• [Goal] Everything from the line with "Keep writing the" through the line with "return n.outputs[0]" should be repeated exactly, both of those lines included, and nothing else.

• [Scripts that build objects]
★ ★ ★ ★ ★ ★ ★
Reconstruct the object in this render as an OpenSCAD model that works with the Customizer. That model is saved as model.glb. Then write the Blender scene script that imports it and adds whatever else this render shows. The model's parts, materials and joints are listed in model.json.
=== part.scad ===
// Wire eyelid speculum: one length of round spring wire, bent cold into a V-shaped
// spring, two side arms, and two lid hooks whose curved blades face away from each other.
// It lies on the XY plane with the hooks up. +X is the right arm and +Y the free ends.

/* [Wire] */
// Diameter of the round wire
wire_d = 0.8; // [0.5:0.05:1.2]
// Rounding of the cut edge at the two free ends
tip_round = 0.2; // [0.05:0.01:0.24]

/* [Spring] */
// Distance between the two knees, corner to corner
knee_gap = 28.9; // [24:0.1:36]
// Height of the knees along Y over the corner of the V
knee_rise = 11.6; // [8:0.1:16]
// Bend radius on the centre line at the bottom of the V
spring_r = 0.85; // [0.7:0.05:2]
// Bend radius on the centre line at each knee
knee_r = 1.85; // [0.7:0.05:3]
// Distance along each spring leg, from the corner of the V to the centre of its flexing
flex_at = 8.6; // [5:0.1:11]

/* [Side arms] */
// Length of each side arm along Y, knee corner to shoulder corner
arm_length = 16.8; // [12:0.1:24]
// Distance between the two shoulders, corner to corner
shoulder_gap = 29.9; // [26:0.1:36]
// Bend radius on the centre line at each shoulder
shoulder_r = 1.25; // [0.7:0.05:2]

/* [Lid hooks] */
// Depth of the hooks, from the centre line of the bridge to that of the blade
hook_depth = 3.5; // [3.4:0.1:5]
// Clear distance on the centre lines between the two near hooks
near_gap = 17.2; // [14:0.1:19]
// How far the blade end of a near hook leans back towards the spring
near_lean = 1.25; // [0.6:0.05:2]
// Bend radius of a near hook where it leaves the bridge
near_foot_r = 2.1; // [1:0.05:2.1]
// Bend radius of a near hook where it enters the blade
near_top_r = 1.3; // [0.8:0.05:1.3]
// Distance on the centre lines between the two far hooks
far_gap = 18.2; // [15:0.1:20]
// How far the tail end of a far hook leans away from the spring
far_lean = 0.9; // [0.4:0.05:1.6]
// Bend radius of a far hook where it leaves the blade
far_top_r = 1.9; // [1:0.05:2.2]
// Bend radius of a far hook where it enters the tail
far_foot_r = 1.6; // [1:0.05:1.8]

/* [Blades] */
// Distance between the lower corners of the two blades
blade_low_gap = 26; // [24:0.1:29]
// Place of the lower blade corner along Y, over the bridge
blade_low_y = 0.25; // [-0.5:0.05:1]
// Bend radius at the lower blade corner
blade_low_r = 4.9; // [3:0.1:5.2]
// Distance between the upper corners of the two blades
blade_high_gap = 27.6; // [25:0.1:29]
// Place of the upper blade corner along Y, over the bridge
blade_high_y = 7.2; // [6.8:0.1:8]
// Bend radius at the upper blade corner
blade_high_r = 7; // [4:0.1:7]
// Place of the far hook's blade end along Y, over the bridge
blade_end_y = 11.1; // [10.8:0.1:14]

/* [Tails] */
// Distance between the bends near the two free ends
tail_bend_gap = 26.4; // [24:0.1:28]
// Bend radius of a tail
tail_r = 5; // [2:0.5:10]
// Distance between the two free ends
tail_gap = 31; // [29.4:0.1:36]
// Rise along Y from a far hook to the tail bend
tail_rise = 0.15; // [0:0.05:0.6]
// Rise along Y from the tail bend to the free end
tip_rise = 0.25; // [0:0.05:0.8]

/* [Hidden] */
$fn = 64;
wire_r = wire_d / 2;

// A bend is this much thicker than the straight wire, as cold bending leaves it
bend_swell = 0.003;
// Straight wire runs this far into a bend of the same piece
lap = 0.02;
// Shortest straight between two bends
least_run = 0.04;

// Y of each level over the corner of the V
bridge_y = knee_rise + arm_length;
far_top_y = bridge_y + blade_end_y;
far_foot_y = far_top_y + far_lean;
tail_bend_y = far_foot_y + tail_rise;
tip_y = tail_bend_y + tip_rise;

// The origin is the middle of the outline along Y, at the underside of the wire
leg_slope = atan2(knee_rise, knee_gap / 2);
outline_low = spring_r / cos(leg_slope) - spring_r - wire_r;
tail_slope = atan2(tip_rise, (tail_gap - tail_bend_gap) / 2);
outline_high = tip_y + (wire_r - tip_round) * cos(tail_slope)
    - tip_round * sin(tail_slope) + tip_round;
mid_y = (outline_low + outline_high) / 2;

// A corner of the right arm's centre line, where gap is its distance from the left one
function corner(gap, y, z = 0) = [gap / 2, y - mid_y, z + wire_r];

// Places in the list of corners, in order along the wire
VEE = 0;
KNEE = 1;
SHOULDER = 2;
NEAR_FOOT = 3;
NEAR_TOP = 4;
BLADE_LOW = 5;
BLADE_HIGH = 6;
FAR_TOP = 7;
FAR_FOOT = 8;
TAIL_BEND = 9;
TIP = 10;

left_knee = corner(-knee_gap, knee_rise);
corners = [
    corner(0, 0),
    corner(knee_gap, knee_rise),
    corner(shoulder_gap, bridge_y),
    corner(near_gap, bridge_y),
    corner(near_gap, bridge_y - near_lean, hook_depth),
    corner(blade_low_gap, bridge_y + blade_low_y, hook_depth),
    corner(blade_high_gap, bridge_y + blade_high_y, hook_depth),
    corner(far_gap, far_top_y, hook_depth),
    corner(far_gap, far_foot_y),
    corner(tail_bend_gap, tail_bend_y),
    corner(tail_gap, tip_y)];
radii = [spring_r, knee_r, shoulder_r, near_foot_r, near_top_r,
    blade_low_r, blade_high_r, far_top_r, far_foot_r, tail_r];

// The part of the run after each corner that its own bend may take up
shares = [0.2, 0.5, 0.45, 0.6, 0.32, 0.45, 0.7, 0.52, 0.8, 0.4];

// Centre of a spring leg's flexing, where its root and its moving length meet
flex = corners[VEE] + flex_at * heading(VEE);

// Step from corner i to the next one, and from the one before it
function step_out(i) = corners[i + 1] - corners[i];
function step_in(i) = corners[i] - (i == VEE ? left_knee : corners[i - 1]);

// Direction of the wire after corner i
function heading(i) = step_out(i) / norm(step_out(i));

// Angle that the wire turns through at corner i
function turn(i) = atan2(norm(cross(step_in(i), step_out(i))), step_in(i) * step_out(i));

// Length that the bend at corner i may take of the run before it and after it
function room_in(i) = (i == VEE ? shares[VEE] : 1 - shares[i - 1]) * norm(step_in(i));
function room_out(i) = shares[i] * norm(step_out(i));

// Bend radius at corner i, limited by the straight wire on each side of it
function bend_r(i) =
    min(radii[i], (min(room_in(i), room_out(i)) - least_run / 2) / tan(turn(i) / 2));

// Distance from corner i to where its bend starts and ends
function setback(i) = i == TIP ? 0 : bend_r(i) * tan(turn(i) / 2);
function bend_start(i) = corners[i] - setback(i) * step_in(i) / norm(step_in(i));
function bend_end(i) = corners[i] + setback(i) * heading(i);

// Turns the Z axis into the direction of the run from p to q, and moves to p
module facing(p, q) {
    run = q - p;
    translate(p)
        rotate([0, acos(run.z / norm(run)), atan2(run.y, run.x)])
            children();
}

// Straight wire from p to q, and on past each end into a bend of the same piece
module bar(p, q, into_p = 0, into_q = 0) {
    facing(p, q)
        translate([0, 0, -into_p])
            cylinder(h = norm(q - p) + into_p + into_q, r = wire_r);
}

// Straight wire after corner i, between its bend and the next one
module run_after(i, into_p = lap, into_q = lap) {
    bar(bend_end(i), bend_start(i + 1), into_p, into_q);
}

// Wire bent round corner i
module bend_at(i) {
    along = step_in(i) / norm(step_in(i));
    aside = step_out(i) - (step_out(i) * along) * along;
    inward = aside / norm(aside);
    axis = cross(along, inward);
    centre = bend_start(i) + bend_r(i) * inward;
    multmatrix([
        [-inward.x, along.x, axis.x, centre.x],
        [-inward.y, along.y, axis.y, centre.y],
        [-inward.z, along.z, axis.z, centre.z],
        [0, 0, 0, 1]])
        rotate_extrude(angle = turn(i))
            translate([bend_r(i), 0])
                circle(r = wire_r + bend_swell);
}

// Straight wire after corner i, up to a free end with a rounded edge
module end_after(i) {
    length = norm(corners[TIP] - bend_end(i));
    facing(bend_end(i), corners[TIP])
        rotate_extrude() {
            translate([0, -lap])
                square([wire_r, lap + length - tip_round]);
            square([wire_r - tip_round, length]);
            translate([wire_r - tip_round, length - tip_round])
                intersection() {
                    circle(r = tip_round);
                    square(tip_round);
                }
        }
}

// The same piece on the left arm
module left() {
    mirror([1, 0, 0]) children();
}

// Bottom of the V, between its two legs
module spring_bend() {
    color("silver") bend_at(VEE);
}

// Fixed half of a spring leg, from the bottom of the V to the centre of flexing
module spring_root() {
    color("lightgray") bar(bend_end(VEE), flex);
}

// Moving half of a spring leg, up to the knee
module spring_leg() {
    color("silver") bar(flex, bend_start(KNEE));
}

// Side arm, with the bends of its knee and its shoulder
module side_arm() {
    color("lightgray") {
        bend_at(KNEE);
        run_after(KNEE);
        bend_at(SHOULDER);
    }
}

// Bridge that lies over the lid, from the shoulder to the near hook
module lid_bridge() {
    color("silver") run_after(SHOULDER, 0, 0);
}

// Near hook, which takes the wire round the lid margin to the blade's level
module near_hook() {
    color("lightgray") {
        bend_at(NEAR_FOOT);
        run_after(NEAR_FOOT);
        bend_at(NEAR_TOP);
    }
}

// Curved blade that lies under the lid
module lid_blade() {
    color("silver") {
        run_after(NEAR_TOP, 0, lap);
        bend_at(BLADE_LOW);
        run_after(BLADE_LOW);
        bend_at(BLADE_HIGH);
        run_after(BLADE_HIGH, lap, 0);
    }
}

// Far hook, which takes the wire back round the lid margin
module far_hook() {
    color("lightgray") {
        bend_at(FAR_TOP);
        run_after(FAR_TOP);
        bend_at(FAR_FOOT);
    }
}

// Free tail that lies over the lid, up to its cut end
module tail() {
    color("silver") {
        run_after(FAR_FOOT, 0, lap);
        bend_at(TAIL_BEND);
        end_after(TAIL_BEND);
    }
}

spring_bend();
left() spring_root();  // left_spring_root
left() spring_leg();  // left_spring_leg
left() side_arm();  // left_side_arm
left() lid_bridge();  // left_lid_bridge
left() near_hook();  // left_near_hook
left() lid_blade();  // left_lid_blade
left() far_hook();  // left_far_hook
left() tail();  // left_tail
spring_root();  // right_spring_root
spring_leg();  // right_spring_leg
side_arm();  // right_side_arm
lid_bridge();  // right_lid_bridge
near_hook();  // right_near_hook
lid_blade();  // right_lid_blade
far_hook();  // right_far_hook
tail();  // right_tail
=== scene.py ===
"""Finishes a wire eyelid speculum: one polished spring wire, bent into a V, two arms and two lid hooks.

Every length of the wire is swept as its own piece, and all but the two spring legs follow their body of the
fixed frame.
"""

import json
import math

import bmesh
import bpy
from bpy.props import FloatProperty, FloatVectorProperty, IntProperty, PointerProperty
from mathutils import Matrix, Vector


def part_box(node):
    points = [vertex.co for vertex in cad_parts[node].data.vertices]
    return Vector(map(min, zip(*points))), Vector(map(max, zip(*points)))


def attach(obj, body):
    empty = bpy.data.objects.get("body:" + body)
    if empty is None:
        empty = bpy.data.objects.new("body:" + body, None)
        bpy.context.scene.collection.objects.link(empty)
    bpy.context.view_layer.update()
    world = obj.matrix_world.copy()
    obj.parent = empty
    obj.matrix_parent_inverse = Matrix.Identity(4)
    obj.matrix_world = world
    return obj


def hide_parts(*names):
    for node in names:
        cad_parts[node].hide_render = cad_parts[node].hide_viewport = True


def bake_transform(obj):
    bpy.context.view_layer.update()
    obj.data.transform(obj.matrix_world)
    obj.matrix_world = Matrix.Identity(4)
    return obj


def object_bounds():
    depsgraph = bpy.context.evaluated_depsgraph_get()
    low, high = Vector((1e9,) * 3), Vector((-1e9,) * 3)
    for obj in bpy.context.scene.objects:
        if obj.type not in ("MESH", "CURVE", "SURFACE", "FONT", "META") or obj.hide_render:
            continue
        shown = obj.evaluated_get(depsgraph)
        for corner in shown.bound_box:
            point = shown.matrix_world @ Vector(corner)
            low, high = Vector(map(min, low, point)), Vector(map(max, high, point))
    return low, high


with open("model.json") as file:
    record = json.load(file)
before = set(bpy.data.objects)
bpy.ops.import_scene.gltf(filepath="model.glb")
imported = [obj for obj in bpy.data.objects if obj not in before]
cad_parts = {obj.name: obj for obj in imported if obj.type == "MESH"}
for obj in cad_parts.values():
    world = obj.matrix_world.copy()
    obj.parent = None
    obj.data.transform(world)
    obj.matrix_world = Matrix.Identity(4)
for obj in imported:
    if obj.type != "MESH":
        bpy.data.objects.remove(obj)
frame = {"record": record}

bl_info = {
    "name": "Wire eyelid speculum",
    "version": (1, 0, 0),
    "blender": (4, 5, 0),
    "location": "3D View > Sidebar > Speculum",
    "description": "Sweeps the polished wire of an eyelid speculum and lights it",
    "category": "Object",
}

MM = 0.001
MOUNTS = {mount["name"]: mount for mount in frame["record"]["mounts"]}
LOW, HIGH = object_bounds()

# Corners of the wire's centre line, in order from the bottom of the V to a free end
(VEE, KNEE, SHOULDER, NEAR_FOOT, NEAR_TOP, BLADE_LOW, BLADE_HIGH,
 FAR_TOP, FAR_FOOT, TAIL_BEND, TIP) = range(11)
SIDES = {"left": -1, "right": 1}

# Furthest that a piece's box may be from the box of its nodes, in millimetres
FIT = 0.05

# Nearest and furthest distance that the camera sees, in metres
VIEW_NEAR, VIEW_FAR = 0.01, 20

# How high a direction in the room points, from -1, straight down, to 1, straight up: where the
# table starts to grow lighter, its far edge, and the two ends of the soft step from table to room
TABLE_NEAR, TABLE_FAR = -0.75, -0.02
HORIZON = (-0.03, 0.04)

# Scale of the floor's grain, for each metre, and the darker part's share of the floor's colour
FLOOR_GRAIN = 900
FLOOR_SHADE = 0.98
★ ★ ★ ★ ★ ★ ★
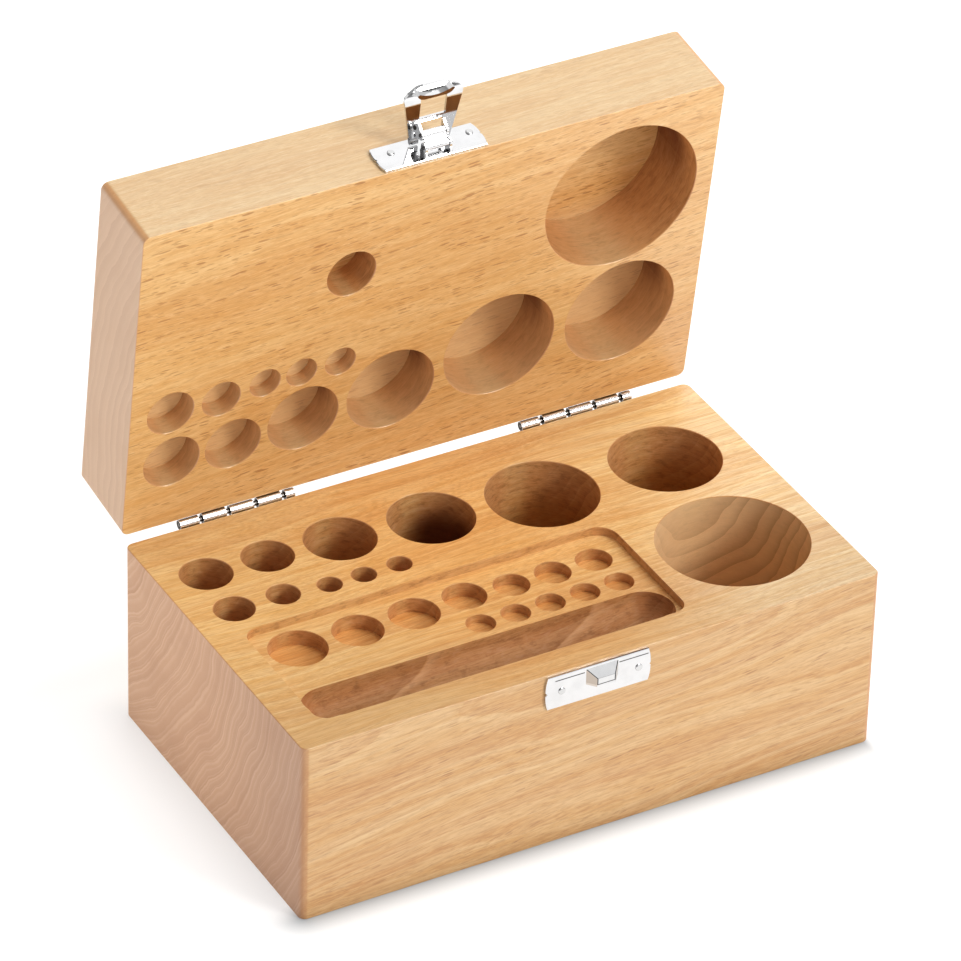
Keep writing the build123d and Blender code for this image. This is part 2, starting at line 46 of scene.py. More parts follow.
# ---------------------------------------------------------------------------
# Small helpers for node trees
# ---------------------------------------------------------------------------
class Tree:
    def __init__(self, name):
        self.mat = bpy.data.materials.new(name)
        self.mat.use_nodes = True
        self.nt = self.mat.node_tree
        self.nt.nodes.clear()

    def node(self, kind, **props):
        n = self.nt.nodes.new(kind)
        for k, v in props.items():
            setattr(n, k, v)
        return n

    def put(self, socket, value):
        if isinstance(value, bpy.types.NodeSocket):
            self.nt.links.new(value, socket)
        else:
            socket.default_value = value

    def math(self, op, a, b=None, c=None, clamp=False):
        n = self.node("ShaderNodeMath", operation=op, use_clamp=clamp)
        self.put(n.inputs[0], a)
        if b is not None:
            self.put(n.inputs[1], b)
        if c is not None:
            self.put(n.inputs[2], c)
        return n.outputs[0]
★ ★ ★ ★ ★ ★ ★
• [Written answer]
Keep writing the build123d and Blender code for this image. This is part 2, starting at line 46 of scene.py. More parts follow.
# ---------------------------------------------------------------------------
# Small helpers for node trees
# ---------------------------------------------------------------------------
class Tree:
    def __init__(self, name):
        self.mat = bpy.data.materials.new(name)
        self.mat.use_nodes = True
        self.nt = self.mat.node_tree
        self.nt.nodes.clear()

    def node(self, kind, **props):
        n = self.nt.nodes.new(kind)
        for k, v in props.items():
            setattr(n, k, v)
        return n

    def put(self, socket, value):
        if isinstance(value, bpy.types.NodeSocket):
            self.nt.links.new(value, socket)
        else:
            socket.default_value = value

    def math(self, op, a, b=None, c=None, clamp=False):
        n = self.node("ShaderNodeMath", operation=op, use_clamp=clamp)
        self.put(n.inputs[0], a)
        if b is not None:
            self.put(n.inputs[1], b)
        if c is not None:
            self.put(n.inputs[2], c)
        return n.outputs[0]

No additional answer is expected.